Vinhos de quê?

O 1º ministro disse que os vinhos nacionais deverão ser promovidos com o ‘chapéu’ ‘Vinhos de Portugal’. É como se a Chanel e a Lancôme passassem a ser ‘Perfumes de França’

Perante a facilidade com que se atribuem dotes de inteligência a todo o bicho careta, um amigo próximo costuma chalacear: «Parece que sim. Consta que uma vez teve uma ideia inteligente, mas ninguém se lembra de qual, nem quando, nem onde».

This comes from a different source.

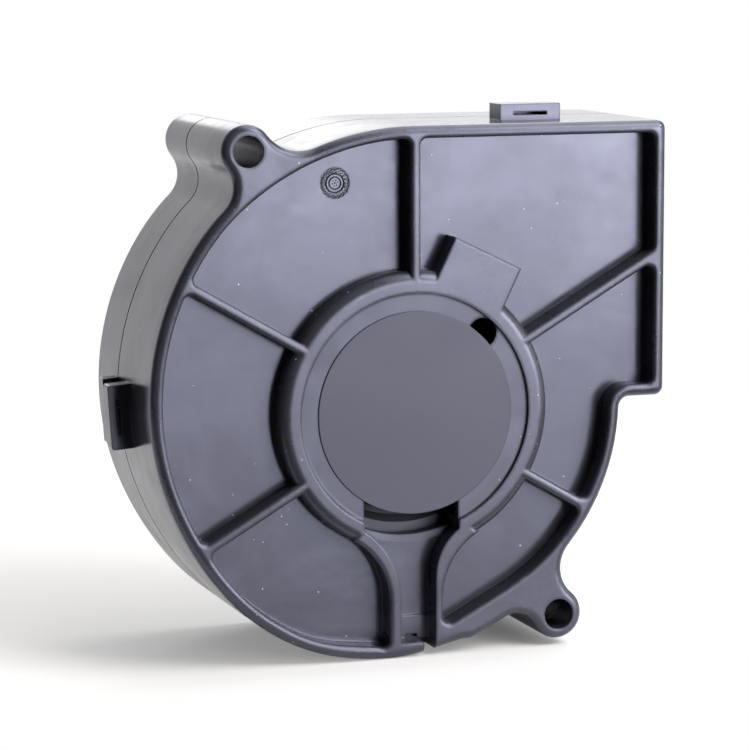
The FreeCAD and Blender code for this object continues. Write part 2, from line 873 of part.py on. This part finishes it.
def retaining_clip():
    """The split washer in the groove at the rear end of the shaft."""
    y0 = rear_bearing_y - clip_ring_t
    bore = shaft_r - clip_ring_groove + press_gap
    ring = tube(clip_ring_r, bore, y0, rear_bearing_y)
    mouth = bore * clip_ring_mouth
    gap = block(-mouth, mouth, -clip_ring_r - beyond, 0, y0 - beyond, rear_bearing_y + beyond)
    return ring.cut(gap)


def preload_spring():
    """The cupped spring washer between the front bearing and the rotor."""
    y0 = front_bearing_y + bearing_w
    y1 = bushing_y()
    inner = shaft_r + washer_gap
    outer = shaft_r + race_t - washer_in
    wide = bushing_r - washer_rim
    return turned([(inner, y0), (outer, y0), (wide, y1 - washer_t), (wide, y1), (inner + washer_t, y1),
                   (inner, y0 + washer_t)])


def bushing_y():
    return yoke_end_y - bushing_len


def shaft_bushing():
    """The brass hub pressed on the shaft, with the yoke seated on its shoulder."""
    seat = bushing_r - bushing_step
    bore = shaft_r + press_gap
    return turned([(bore, bushing_y()), (bushing_r, bushing_y()), (bushing_r, yoke_end_y - yoke_t),
                   (seat, yoke_end_y - yoke_t), (seat, yoke_end_y + bushing_len - yoke_t),
                   (bore, yoke_end_y + bushing_len - yoke_t)])


def rotor_yoke():
    """The deep drawn steel cup round the magnet."""
    seat = bushing_r - bushing_step + press_gap
    cup = cylinder(yoke_r, yoke_y, yoke_end_y)
    cup = cup.makeFillet(yoke_round, flat_edges(cup, yoke_end_y, lambda p: True))
    hollow = cylinder(yoke_r - yoke_t, yoke_y - beyond, yoke_end_y - yoke_t)
    hollow = hollow.makeFillet(yoke_round_in, flat_edges(hollow, yoke_end_y - yoke_t, lambda p: True))
    return cup.cut([hollow, cylinder(seat, yoke_y, yoke_end_y + beyond)])


def magnet_ring():
    outer = yoke_r - yoke_t - press_gap
    return tube(outer, outer - magnet_t, magnet_y, magnet_y + magnet_len)


def pole_angle(index):
    return 45.0 + 360.0 * index / pole_count


def wedge(degrees, y0, y1):
    """A sector about +X that wide, which trims a ring to one pole's share."""
    spread = core_r * math.tan(math.radians(degrees / 2))
    return closed([origin, (2 * core_r, -2 * spread), (2 * core_r, 2 * spread)], y0, y1)


def stator_core():
    """The stack of steel laminations with its T-shaped poles."""
    bore = bearing_out_r + tube_wall + press_gap
    y1 = core_y + core_t
    shapes = [cylinder(core_hub_r, core_y, y1)]
    shoe = tube(core_r, core_r - shoe_t, core_y, y1)
    for i in range(pole_count):
        shapes.append(radial_bar(pole_angle(i), pole_w, 0.0, core_r - shoe_t / 2, core_y, y1))
        shapes.append(turn_by(shoe.common(wedge(shoe_deg, core_y, y1)), pole_angle(i)))
    return fused(shapes).cut(cylinder(bore, core_y - beyond, y1 + beyond))


def insulator(side):
    """The plastic bobbin half over one end of the core, side -1 at the rear and +1 at the front."""
    seat = core_y if side < 0 else core_y + core_t
    flat = seat + side * insulator_t
    tall = flat + side * insulator_flange
    y0, y1 = min(seat, flat), max(seat, flat)
    h0, h1 = min(seat, tall), max(seat, tall)
    bore = bearing_out_r + tube_wall + 2 * insulator_grow
    shapes = [tube(core_hub_r + insulator_grow, bore, h0, h1)]
    rim = tube(core_r - insulator_grow, core_r - shoe_t, h0, h1)
    width = pole_w + 2 * insulator_grow
    for i in range(pole_count):
        shapes.append(radial_bar(pole_angle(i), width, core_hub_r, core_r - shoe_t / 2, y0, y1))
        shapes.append(turn_by(rim.common(wedge(insulator_deg, h0, h1)), pole_angle(i)))
    return fused(shapes).cut(cylinder(bore, h0 - beyond, h1 + beyond))


def coil(index):
    """One winding round a pole, with rounded corners."""
    half_w = pole_w / 2 + insulator_grow + coil_gap
    y0 = core_y - insulator_t - coil_gap
    y1 = core_y + core_t + insulator_t + coil_gap
    outer = block(coil_from_r, coil_to_r, -half_w - coil_t, half_w + coil_t, y0 - coil_t / 2, y1 + coil_t / 2)
    edges = [e for e in outer.Edges if e.BoundBox.XLength > touch * 100]
    outer = outer.makeFillet(coil_t / 2, edges)
    hole = block(coil_from_r - beyond, coil_to_r + beyond, -half_w, half_w, y0, y1)
    return turn_by(outer.cut(hole), pole_angle(index))


def circuit_board():
    """The round driver board, with a flat where the leads come in from the cable window."""
    bore = bearing_out_r + tube_wall + board_bore_gap
    low = board_y - beyond
    high = board_y + board_t + beyond
    board = tube(board_r, bore, board_y, board_y + board_t)
    holes = []
    for i in range(pole_count):
        holes.append(cylinder(pin_r + pin_hole_gap, low, high, pin_spot(i)))
    flat = block(-board_r, board_r, -board_r - beyond, board_flat_z, low, high)
    return board.cut(holes + [flat])


def pin_spot(index):
    return polar(origin, pin_at_r, pole_angle(index))


def winding_pins():
    """The four pins from the rear bobbin through the board, which carry it."""
    y1 = core_y - insulator_t - insulator_flange
    pins = []
    for i in range(pole_count):
        pin = cylinder(pin_r, board_y - pin_end, y1, pin_spot(i))
        collar = cylinder(pin_r + pin_collar, board_y + board_t, y1, pin_spot(i))
        pins.append(pin.fuse(collar))
    return Part.makeCompound(pins)


def chip(centre, width, height, y0, thick, legs, leg_y):
    """A small surface package from y0 up, with its legs on both sides at leg_y."""
    x, z = centre
    tip = width / 2 + leg_len
    body = block(x - width / 2, x + width / 2, z - height / 2, z + height / 2, y0, y0 + thick)
    leads = []
    for i in range(legs):
        lead_z = z + height * ((i + 0.5) / legs - 0.5)
        leads.append(block(x - tip, x + tip, lead_z - leg_w / 2, lead_z + leg_w / 2,
                           leg_y, leg_y + leg_t))
    return fused([body] + leads)


def driver_chip():
    """The motor driver on the rear face of the board."""
    return chip(chip_at, chip_w, chip_h, board_y - chip_t, chip_t, chip_legs, board_y - leg_t)


def hall_sensor():
    """The rotor position sensor on the front face of the board, under the magnet."""
    top = board_y + board_t
    return chip(hall_at, hall_w, hall_h, top, hall_t, hall_legs, top)


def capacitor():
    """The small can that lies on the rear face of the board, on its foot."""
    half = capacitor_len / 2
    low = Vec(capacitor_x, board_y - capacitor_r, -half)
    can = Part.makeCylinder(capacitor_r, capacitor_len, low, Vec(0, 0, 1))
    foot = block(capacitor_x - capacitor_r, capacitor_x + capacitor_r, -half + capacitor_foot_in,
                 half - capacitor_foot_in, board_y - capacitor_r / 2, board_y)
    return fused([can, foot])


def resistors():
    parts = []
    for angle in resistor_angles:
        x, z = polar(origin, pin_at_r - resistor_in, angle)
        parts.append(block(x - resistor_w / 2, x + resistor_w / 2, z - resistor_h / 2, z + resistor_h / 2,
                           board_y - resistor_t, board_y))
    return Part.makeCompound(parts)


def blade(y0, y1):
    """One forward-leaning blade, an arc of even thickness between the plate's two radii."""
    inner = polar(origin, fan_in_r, 0.0)
    outer = polar(origin, fan_r, -blade_sweep)
    chord = math.dist(inner, outer)
    way = heading(inner, outer)
    half = chord / 2
    bow_r = half * blade_bow
    middle = ((inner[0] + outer[0]) / 2, (inner[1] + outer[1]) / 2)
    centre = polar(middle, math.sqrt(bow_r ** 2 - half ** 2), way - 90)
    start = heading(centre, inner)
    end = heading(centre, outer)
    while end > start:
        end -= 360
    back = bow_r + blade_t / 2
    face = bow_r - blade_t / 2
    edges = [
        arc(centre, back, start, end),
        line(polar(centre, back, end), polar(centre, face, end)),
        arc(centre, face, end, start),
        line(polar(centre, face, start), polar(centre, back, start)),
    ]
    return prism(edges, y0, y1)


def impeller():
    """The cup-shaped hub, the plate that joins it to the blades, and the ring at the inlet end."""
    plate_y1 = hub_y + fan_plate_t
    cup = cylinder(hub_r, hub_y, hub_end_y)
    cup = cup.makeFillet(hub_round, flat_edges(cup, hub_end_y, lambda p: True))
    inner = cylinder(yoke_r + press_gap, hub_y - beyond, yoke_end_y + press_gap)
    inner = inner.makeFillet(yoke_round, flat_edges(inner, yoke_end_y + press_gap, lambda p: True))
    pocket_r = bushing_r - bushing_step + bushing_room
    pocket_end = yoke_end_y + bushing_len - yoke_t + bushing_room
    bore = yoke_r + press_gap
    bevel = Part.makeCone(bore + hub_bevel, bore, hub_bevel, at(origin, hub_y), Vec(0, 1, 0))
    cup = cup.cut([inner, bevel, cylinder(pocket_r, yoke_end_y - beyond, pocket_end)])
    plate = tube(fan_r, hub_r - fan_sink, hub_y, plate_y1)
    ring_r = fan_r + fan_ring_out
    ring = tube(ring_r, ring_r - fan_ring_w, fan_end_y - fan_ring_h, fan_end_y)
    blades = []
    single = blade(plate_y1 - fan_sink, fan_end_y - fan_sink)
    for i in range(blade_count):
        blades.append(turn_by(single, 360.0 * i / blade_count))
    return cup.multiFuse([plate, ring] + blades)


left_set, right_set, top_set = clips()
clip_sets = [left_set, right_set, top_set]
nodes = {
    "rear_housing": rear_housing(clip_sets),
    "front_cover": front_cover(clip_sets),
    "rear_label": rear_label(),
    "bearing_tube": bearing_tube(),
    "rear_bearing_outer_ring": outer_race(rear_bearing_y),
    "rear_bearing_inner_ring": inner_race(rear_bearing_y),
    "rear_ball_set": ball_set(rear_bearing_y),
    "front_bearing_outer_ring": outer_race(front_bearing_y),
    "front_bearing_inner_ring": inner_race(front_bearing_y),
    "front_ball_set": ball_set(front_bearing_y),
    "shaft": shaft(),
    "retaining_clip": retaining_clip(),
    "preload_spring": preload_spring(),
    "shaft_bushing": shaft_bushing(),
    "rotor_yoke": rotor_yoke(),
    "magnet_ring": magnet_ring(),
    "impeller": impeller(),
    "stator_core": stator_core(),
    "rear_insulator": insulator(-1),
    "front_insulator": insulator(1),
    "circuit_board": circuit_board(),
    "winding_pins": winding_pins(),
    "driver_chip": driver_chip(),
    "hall_sensor": hall_sensor(),
    "capacitor": capacitor(),
    "resistors": resistors(),
}
for i in range(pole_count):
    nodes["coil_" + str(i + 1)] = coil(i)

for name, shape in nodes.items():
    print(name, shape.isValid(), len(shape.Solids), round(shape.Volume, 2), len(shape.Faces))
    shape.exportStep("parts/" + name + ".step")
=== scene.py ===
import json
import math

import bmesh
import bpy
from mathutils import Matrix, Vector


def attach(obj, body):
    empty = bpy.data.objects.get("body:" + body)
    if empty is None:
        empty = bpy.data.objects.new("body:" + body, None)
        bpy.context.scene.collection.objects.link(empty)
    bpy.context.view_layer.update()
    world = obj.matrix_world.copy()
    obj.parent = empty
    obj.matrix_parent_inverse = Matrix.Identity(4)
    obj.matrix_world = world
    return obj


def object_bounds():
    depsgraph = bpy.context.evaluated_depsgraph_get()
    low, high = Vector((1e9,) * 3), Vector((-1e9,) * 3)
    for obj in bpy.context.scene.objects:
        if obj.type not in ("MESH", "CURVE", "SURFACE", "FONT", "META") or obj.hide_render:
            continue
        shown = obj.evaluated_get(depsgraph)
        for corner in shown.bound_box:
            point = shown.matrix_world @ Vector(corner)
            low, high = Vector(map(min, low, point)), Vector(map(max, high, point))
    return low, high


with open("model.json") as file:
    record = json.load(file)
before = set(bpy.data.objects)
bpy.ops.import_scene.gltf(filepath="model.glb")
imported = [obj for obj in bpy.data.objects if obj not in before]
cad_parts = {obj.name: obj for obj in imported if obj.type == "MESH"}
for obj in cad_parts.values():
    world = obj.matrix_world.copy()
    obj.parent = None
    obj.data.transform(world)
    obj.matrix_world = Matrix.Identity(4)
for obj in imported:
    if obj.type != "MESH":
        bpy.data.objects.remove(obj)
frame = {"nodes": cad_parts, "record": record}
cad_low, cad_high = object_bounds()
nodes = frame["nodes"]
mm = 0.001

# Camera, solved from the photograph: place in metres, angles in degrees, lens and sensor in millimetres
camera_at = (-0.1452, -0.3987, 0.0660)
camera_yaw = 19.23
camera_pitch = 8.13
camera_roll = 0.16
camera_lens = 148.0
sensor_width = 36.0
clip_near = 0.01
clip_far = 20.0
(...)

Então, não é que o senhor primeiro-ministro foi à Alemanha, à feira mundial de vinhos de Düsseldorf, anunciar aos 390 produtores portugueses presentes no certame que a promoção dos vinhos nacionais deverá passar a dar pela «marca chapéu» (sic) ‘Vinhos de Portugal’? «Agora é só preciso promover a marca», acrescentou, fazendo lembrar aquele do… «é só fazer as contas».

Uma pessoa ouve estes disparates, ditos com tamanha ligeireza – e pasma! Onde terá o homem ido desencantar esta? Aos génios que inventaram o Allgarve? Que terão pensado os produtores, que somam anos de luta na arena internacional para conseguirem que as suas garrafas estejam lado a lado com as de origem francesa, italiana ou espanhola?

Se esta esdrúxula ideia seguisse em frente, seria destruir de uma penada tudo o que se fez para impor vinhos com ADN próprio, identificados por rótulos prestigiados. Vinhos que são fruto de um terroir específico e de uma combinação de castas que é, hoje, uma ciência.

De tal modo esse trabalho foi bem feito que os nossos melhores vinhos estão atualmente nas garrafeiras mais exclusivas e nas cartas dos melhores restaurantes do mundo, e são alvo das referências mais elogiosas de críticos consagrados; pessoas que sabem que cada vinho tem uma personalidade ímpar, conferida pela vinha de onde é originário e pela mestria dos enólogos que o cuidam, desde que nascem as primeiras folhas nas videiras até ao engarrafamento para apresentação ao consumidor.

Passaram muitos anos desde que Noé espremeu as primeiras uvas e adormeceu, depois de bebidos uns fartos goles do doce néctar. Agora, tudo é objeto de medição rigorosa e de tratamento segundo técnicas apuradíssimas, que dão aos vinhos o cunho de produtos únicos, segundo uma lógica que é o oposto da marca branca… a tal do ‘bendito chapéu’.

Imaginemos, por um momento, o senhor Macron a anunciar ao mundo que «doravante os perfumes franceses vão ser promovidos sob o chapéu ‘Perfumes de França’, e a Chanel, Guerlain e Lancôme serão submarcas»; ou a senhora Merkel a sacar do bolso a novidade de que «as marcas Mercedes, BMW e Volkswagen vão passar a ser comercializadas sob a sigla ‘Carros Alemães’». Seria para rir, não é verdade? Pois, a mim, este absurdo dos ‘Vinhos de Portugal’ dá-me para chorar.

O peso que os vinhos têm nas exportações, a que o primeiro-ministro fez justa referência, aconselharia que tratasse do assunto com pinças, evitando, por exemplo, rapaziadas que só podem ser produto da ‘inteligência’ de algum ‘primo de ministro’, a quem, lá no Ministério, chamam ‘assessor’.

Com coisas sérias não se brinca. Não se embarque numa aventura que pode arrasar num mês uma construção que levou décadas a edificar. Melhor mesmo será pensar antes de falar. E, já agora, poupar-nos a trapalhices.